Raphaël : C’est une démarche punk ou juste un exutoire débile !
Un exutoire dans lequel on suit les aventures de cet anti-héros ordinaire dans la jungle urbaine. Je me demandais : Est-ce que vous êtes tous originaires de cette belle ville qu’est Paris ? C’est ici que vous vous êtes rencontrés ?
Yacine : Raph et moi, on s’est connu via ma copine lors du festival La Ferme Électrique dans le 77. On a fait plusieurs soirées ensemble durant lesquelles Raph’ m’a fait écouter ce qu’il aimait. Très vite, on s’est mis à produire de la musique ensemble. Ça a donné Course sensas, un de nos premiers morceaux. C’est comme ça qu’on a créé Télépagaille.
Raphaël : On ne savait pas trop où est ce qu’on allait. On faisait juste de la musique dans ma chambre. Ça nous a plu. Les premiers retours positifs des potes nous ont confortés alors on a continué et ça a donné le premier EP. On voulait le jouer en live alors on a monté un groupe. Et c’est là qu’on a trouvé Mehdi, Léo et Tanguy pour constituer un vrai groupe de live. Par des forums et des rencontres de potes. Même si on vit tous à Paris maintenant, on n’est pas tous d’ici.
« Traction », votre deuxième EP sort ce 20 septembre chez Le Cèpe Records. Sachant que vous venez (quasi) tous de province ou que vous ne connaissiez rien à la scène rock (cf Yacine), comment est-ce que vous vous êtes démerdé pour dégoter une sortie chez eux dès votre deuxième projet ?

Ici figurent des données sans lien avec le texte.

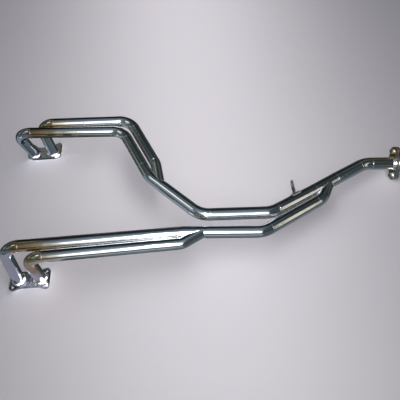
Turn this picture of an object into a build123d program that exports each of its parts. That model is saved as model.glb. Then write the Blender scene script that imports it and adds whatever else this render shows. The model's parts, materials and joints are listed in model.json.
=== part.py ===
"""Racing exhaust system: two 2-into-1 headers, a Y-joined rear section and a bolted outlet stub.

The system lies upside down on its two head flanges and the lower ears of its tail flanges.
Origin: centre of the right head flange's gasket face. +X runs along the gas flow to the tail,
+Y from the right bank to the left bank, +Z away from the floor. Millimetres, real size.
All the pipes after the head bends lie in one plane that falls towards the tail.
"""

from build123d import *

import os
from math import cos, radians, sin, tan

# Tube sizes: inch-series stainless tube, each size up slips over the one before.
PRIMARY_R = 19.05
SECONDARY_R = 20.65
TAIL_R = 22.25
PRIMARY_WALL = 1.6
SECONDARY_WALL = 1.5
TAIL_WALL = 1.5
BRANCH_R = 18.75
HOOK_R = 20.35

# Pipe plane.
FALL_DEG = 5.0
TAIL_X = 1314.0
TAIL_Y = 333.5

# Head flanges.
BANK_SPACING = 532.0
BANK_STAGGER = -12.0
FLANGE_T = 10.0
PORT_PITCH = 70.0
PORT_R = 17.45
PORT_LAND_R = 28.0
STUD_PITCH_X = 104.0
STUD_PITCH_Y = 48.0
STUD_EAR_R = 11.0
LEFT_STUD_SHIFT = 13.0
STUD_HOLE_R = 4.5

# Head bends.
HEAD_BEND_R = 44.0

# Slip joints.
SLIP_DEPTH = 45.0
SLIP_REVEAL = 2.0
SPIGOT_WALL = 1.5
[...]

Raphaël : Quand j’arrive dans une ville, je cherche toujours la fête, la musique, les concerts, etc. C’est comme ça que je me suis constitué des groupes d’amis, dont Yacine et les gars à Paris. Ici, plusieurs labels nous plaisaient de par les groupes signés. Le Cèpe en fait partie. Lors de la sortie de « Limbo », le premier EP, on a fait quelques cassettes avec Martin de Idiotape Records. Et grâce à lui, nous sommes rentrés en contact avec Le Cèpe. Ça nous parle. Et ça nous fait plaisir de sortir de la musique avec eux.